The program was further limited by the administration’s concerns about using taxpayer dollars to help the wrong homeowners. The now-famous “rant” by a CNBC reporter [7], which fueled the creation of the Tea Party movement, was prompted by the idea that homeowners who had borrowed too much money might get help.

Candidate Obama had portrayed homeowners in a sympathetic light. But the president struck a cautious note when he unveiled the plan in February 2009 [8]. The program will “not rescue the unscrupulous or irresponsible by throwing good taxpayer money after bad loans,” said Obama. “It will not reward folks who bought homes they knew from the beginning they would never be able to afford.”

While the government had been relatively undiscriminating in its bank bailout [9], it would carefully vet homeowners seeking help.

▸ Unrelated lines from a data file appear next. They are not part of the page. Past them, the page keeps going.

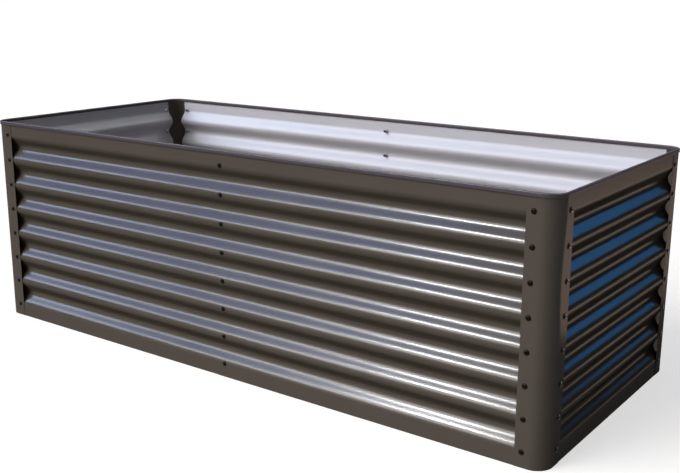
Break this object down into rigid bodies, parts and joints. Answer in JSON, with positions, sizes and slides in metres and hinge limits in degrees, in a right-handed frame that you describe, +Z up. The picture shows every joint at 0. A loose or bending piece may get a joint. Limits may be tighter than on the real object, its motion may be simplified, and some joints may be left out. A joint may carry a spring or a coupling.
{
  "type": "raised garden bed",
  "caption": "Rectangular raised garden bed: corrugated painted steel sides bolted to rounded corner posts, soft edging round the rim, open at the top and bottom.",
  "frame": {"origin": "on the ground, at the middle of the bed's outline", "axes": "+X along the long sides towards the right end, +Y across the bed from the front to the back, +Z up"},
  "size_m": [1.8468, 0.7748, 0.6099],
  "materials": {
    "painted_panel_steel": "semi-gloss taupe-grey paint on corrugated galvanised sheet, pale back coat inside",
    "painted_post_steel": "semi-gloss taupe-grey paint on bent galvanised sheet",
    "black_bolt_steel": "black coated bolt heads, glossy",
    "zinc_nut_steel": "bright zinc plate",
    "zinc_brace_steel": "zinc plated flat bar",
    "dark_edging_rubber": "smooth dark grey extruded edging, low sheen"
  },
  "bodies": {
    "root": {"front_left_panel": "painted_panel_steel", "front_right_panel": "painted_panel_steel", "back_left_panel": "painted_panel_steel", "back_right_panel": "painted_panel_steel", "left_end_panel": "painted_panel_steel", "right_end_panel": "painted_panel_steel", "front_left_post": "painted_post_steel", "front_right_post": "painted_post_steel", "back_right_post": "painted_post_steel", "back_left_post": "painted_post_steel", "front_seam_bolt_1": "black_bolt_steel", "front_seam_bolt_2": "black_bolt_steel", "front_seam_bolt_3": "black_bolt_steel", "front_seam_bolt_4": "black_bolt_steel", "front_seam_bolt_5": "black_bolt_steel", "front_seam_bolt_6": "black_bolt_steel", "front_seam_bolt_7": "black_bolt_steel", "front_seam_bolt_8": "black_bolt_steel", "back_seam_bolt_1": "black_bolt_steel", "back_seam_bolt_2": "black_bolt_steel", "back_seam_bolt_3": "black_bolt_steel", "back_seam_bolt_4": "black_bolt_steel", "back_seam_bolt_5": "black_bolt_steel", "back_seam_bolt_6": "black_bolt_steel", "back_seam_bolt_7": "black_bolt_steel", "back_seam_bolt_8": "black_bolt_steel", "front_seam_nut_1": "zinc_nut_steel", "front_seam_nut_2": "zinc_nut_steel", "front_seam_nut_3": "zinc_nut_steel", "front_seam_nut_4": "zinc_nut_steel", "front_seam_nut_5": "zinc_nut_steel", "front_seam_nut_6": "zinc_nut_steel", "front_seam_nut_7": "zinc_nut_steel", "front_seam_nut_8": "zinc_nut_steel", "back_seam_nut_1": "zinc_nut_steel", "back_seam_nut_2": "zinc_nut_steel", "back_seam_nut_3": "zinc_nut_steel", "back_seam_nut_4": "zinc_nut_steel", "back_seam_nut_5": "zinc_nut_steel", "back_seam_nut_6": "zinc_nut_steel", "back_seam_nut_7": "zinc_nut_steel", "back_seam_nut_8": "zinc_nut_steel", "lower_cross_brace": "zinc_brace_steel", "upper_cross_brace": "zinc_brace_steel", "rim_edging": "dark_edging_rubber"}
  },
  "joints": []
}
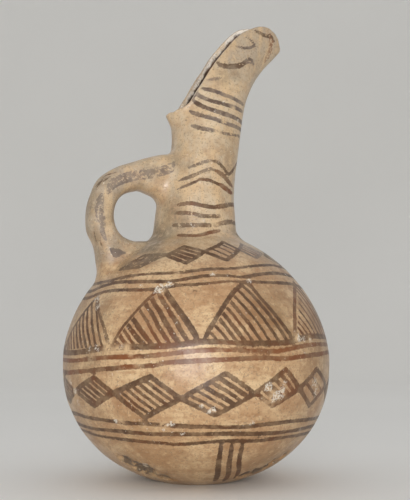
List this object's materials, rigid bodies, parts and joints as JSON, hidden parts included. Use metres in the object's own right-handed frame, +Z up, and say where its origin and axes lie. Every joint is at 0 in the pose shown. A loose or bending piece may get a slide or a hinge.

HAMP was written to exclude homeowners seen as undeserving, limiting the program’s reach to between 3 million and 4 million homes.

In order to prove their income was neither too high nor too low for the program, homeowners were asked to send in more documents than servicers had required previously, further taxing servicers’ limited capacity. As a result, some servicers say eligible homeowners have been kept out. According to one industry estimate [10], as many as 30 percent more homeowners would have received modifications without the additional demands for documentation.

A lot of the program is focused on “weeding out bad apples,” said Steven Horne, former Director of Servicing Risk Strategy at Fannie Mae. “Ninety percent is not focused on keeping more borrowers in their homes.”